I could go and cry  and now i need to order a new UV as thats about to go soon too... there goes another £25 

Im getting to a point where i think im never going to keep reps that need lighting ever again!


----------



## _simon_ (Nov 27, 2007)

Never had a problem with their units but I've not had much luck with their bulbs either. Used to buy their MVB's. Had one last 2 weeks, longest was 5 months. Had a night time bulb that only lasted a few weeks as well. I use household bulbs for my basking spots, mainly GU10 halogens. I still use them with the exo terra clamp lamps, just add an ES to GU10 adapter.

In what way was the light unit on the Edge breaking? I was considering buying an edge.


----------



## garynmeryl (Mar 19, 2009)

Hi, must admit to having endless problems with the hood light units for exo terras, with bulbs and fuses constantly blowing and difficulties with bulbs needing to be tightened to such an extent in order for them to work that I have had a number of them break in my hands. Probably not the kind of advice you want but I have gone back to strip lighting with starters and ceramic bulb holders.


----------



## Moogloo (Mar 15, 2010)

Its just depressing... i thought... well i feel awful now... but i decided to try once more and got an exo terra bulb, just so i can send the broken bulb back to them as i haven any of the old ones and i knw from past experience that Hagen like to try blaming other companies bulbs on their faulty light units...
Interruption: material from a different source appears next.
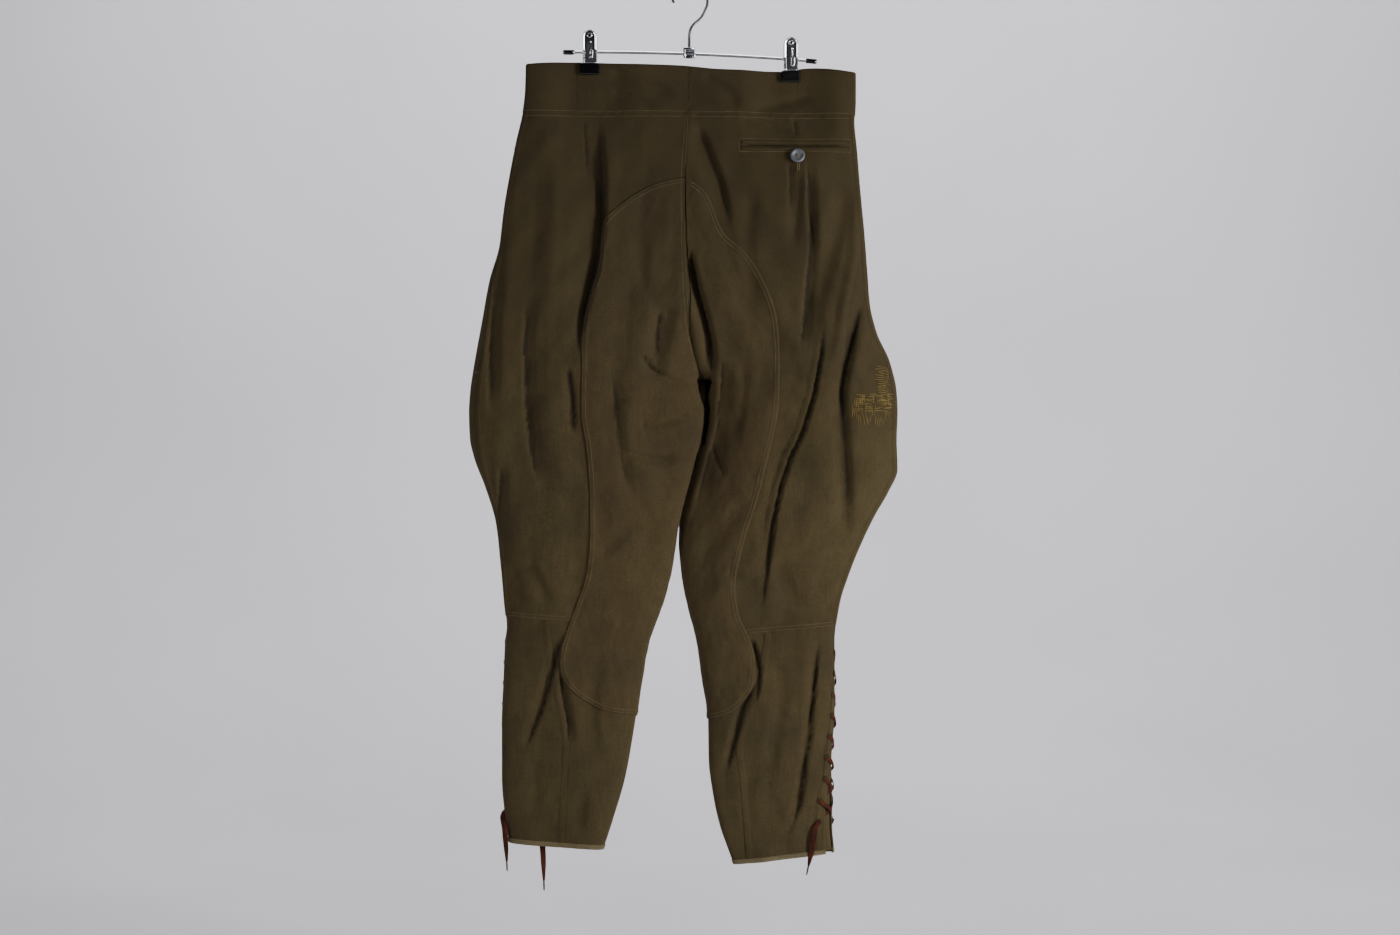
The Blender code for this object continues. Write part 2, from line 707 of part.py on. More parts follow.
def prism(name, outline, y0, y1):
    """A cutter: an outline of (x, drop) points, drawn out along Y."""
    mesh = bmesh.new()
    near = [mesh.verts.new((x * MM, y0 * MM, -drop * MM)) for x, drop in outline]
    face = mesh.faces.new(near)
    grown = bmesh.ops.extrude_face_region(mesh, geom=[face])
    moved = [item for item in grown["geom"] if isinstance(item, bmesh.types.BMVert)]
    bmesh.ops.translate(mesh, verts=moved, vec=Vector((0, (y1 - y0) * MM, 0)))
    bmesh.ops.recalc_face_normals(mesh, faces=mesh.faces)
    data = bpy.data.meshes.new(name)
    mesh.to_mesh(data)
    mesh.free()
    cutter = bpy.data.objects.new(name, data)
    cutter.hide_render = True
    cutter.display_type = "WIRE"
    bpy.context.scene.collection.objects.link(cutter)
    return cutter


def cut(target, cutter, operation, solver="EXACT"):
    modifier = target.modifiers.new(operation.title(), "BOOLEAN")
    modifier.operation = operation
    modifier.solver = solver
    modifier.object = cutter


def rounded(points, steps=3):
    """A smooth closed-up run through hand-set points."""
    points = np.array(points, float)
    lengths = np.hypot(*np.diff(points, axis=0).T)
    run = np.concatenate([[0], np.cumsum(lengths)])
    at = np.linspace(0, run[-1], (len(points) - 1) * steps + 1)
    return list(zip(*(curve(list(zip(run, points[:, axis])), at) for axis in (0, 1))))


def make_patch(leg):
    """The riding patch: over the seat and the inside of the leg, round to the front."""
    sign = SIGN[leg]
    knee = KNEE[leg]
    levels = [level for level in upper_levels(leg)[:-1] if level > 225] + [knee]
    levels += [level for level in calf_levels(leg)[1:] if level < 920]

    def back(section):
        if section.level <= knee:
            return back_arcs(section)[:INNER_COLUMNS + 1]
        arcs = section.spread(section.start, calf_seam_arc(section) - GAP / 2, INNER_COLUMNS)
        arcs[0] += GAP / 2
        return arcs

    def front(section):
        return front_arcs(section)[FRONT_OUTER:]

    rows = [surface_row(leg, level, back) for level in levels]
    columns = INNER_COLUMNS + 1
    triangles = []
    for i, level in enumerate(levels[:-1]):
        bare = CROTCH_CELLS if CROTCH_LEVELS[0] <= level < CROTCH_LEVELS[1] else 0
        for j in range(bare, INNER_COLUMNS):
            a = i * columns + j
            triangles += [(a, a + columns, a + columns + 1), (a, a + columns + 1, a + 1)]
    total = len(levels) * columns
    front_rows = []
    for i, level in enumerate(levels):
        if level >= CROTCH_LEVELS[1]:
            rows.append(surface_row(leg, level, front))
            front_rows.append([*range(total, total + FRONT_INNER + 1), i * columns])
            total += FRONT_INNER + 1
    for upper, lower in zip(front_rows[:-1], front_rows[1:]):
        for j in range(FRONT_INNER + 1):
            a, b, c, d = upper[j], lower[j], lower[j + 1], upper[j + 1]
            triangles += [(a, b, c), (a, c, d)]
    points, outward = (np.concatenate(part) for part in zip(*rows))
    name = f"leg_patch_{leg}"
    made = thicken(
        name,
        points,
        outward,
        triangles,
        GAP + PATCH,
        GAP,
        new_material(name, *KHAKI_PATCH),
    )
    far = 60
    edge = rounded(PATCH_BACK[leg], steps=2)
    top, bottom = edge[0][1] - 7, edge[-1][1] + 1
    back_outline = [(-sign * far, top), (-sign * 2, top)] + edge + [(-sign * far, bottom)]
    back_cutter = prism(f"{name}_back_cutter", back_outline, -80, PATCH_TURN_Y[leg])
    front_edge = []
    for drop, width in rounded(PATCH_FRONT_WIDTH, steps=2):
        front_edge.append((curve(INNER[leg], drop) + sign * width, drop))
    bottom = front_edge[-1][1] + 3
    inside = curve(INNER[leg], bottom) - sign * far
    front_outline = [(inside, PATCH_FRONT_TOP), *front_edge]
    front_outline += [(curve(INNER[leg], bottom), bottom), (inside, bottom)]
    front_cutter = prism(f"{name}_front_cutter", front_outline, 1.0, 80)
    cut(back_cutter, front_cutter, "UNION", solver="MANIFOLD")
    cut(made, back_cutter, "INTERSECT", solver="MANIFOLD")


def make_fly():
    """The flap down the front, on the wearer's left."""
    def arcs(section):
        return section.spread(front_guide_arc(section), section.end, FRONT_INNER)

    levels = [level for level in upper_levels("left") if level < 390]
    panel("fly_flap", "left", levels, arcs, KHAKI, outer=GAP + PATCH, inner=GAP)


POCKET_X = (61.0, 186.0)
POCKET_DROP = 203.0
WELT_HEIGHT = 5.0
SLIT_HALF = 0.7


def make_pocket():
    """Two welts along the slit of the back pocket, on the wearer's right."""
    for name, low, high in (
        ("pocket_welt_upper", POCKET_DROP - SLIT_HALF - WELT_HEIGHT, POCKET_DROP - SLIT_HALF),
        ("pocket_welt_lower", POCKET_DROP + SLIT_HALF, POCKET_DROP + SLIT_HALF + WELT_HEIGHT),
    ):
        def arcs(section):
            return [section.arc_at_x(x) for x in np.linspace(*POCKET_X, 16)]

        panel(name, "right", [low, high], arcs, KHAKI, outer=1.8, inner=0.8)


BUTTON_DIAMETER = 17.7
BUTTON_LIFT = 1.8
SHANK = 1.5  # radius of the thread between the button and the cloth
BUTTON_PROFILE = [  # radius, height
    (0, 1.5), (2.6, 1.3), (4.4, 1.1), (5.6, 2.1), (7.4, 2.6), (8.85, 1.5), (8.3, 0.4), (SHANK, 0.2),
    (SHANK, GAP - BUTTON_LIFT), (0, GAP - BUTTON_LIFT),
]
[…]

Got the bulb in, turned my back and it just went BANG! This was 15minutes after unscrewing the household bulb, i even made sure i used latex gloves incase it was because i was touching the bulbs or something...

But now George fell off his branch in shock and knocked himself about on his other branches and he is hiding at the bottom  i feel really mean now!

Hagen cant even be bothered to reply to me now...


----------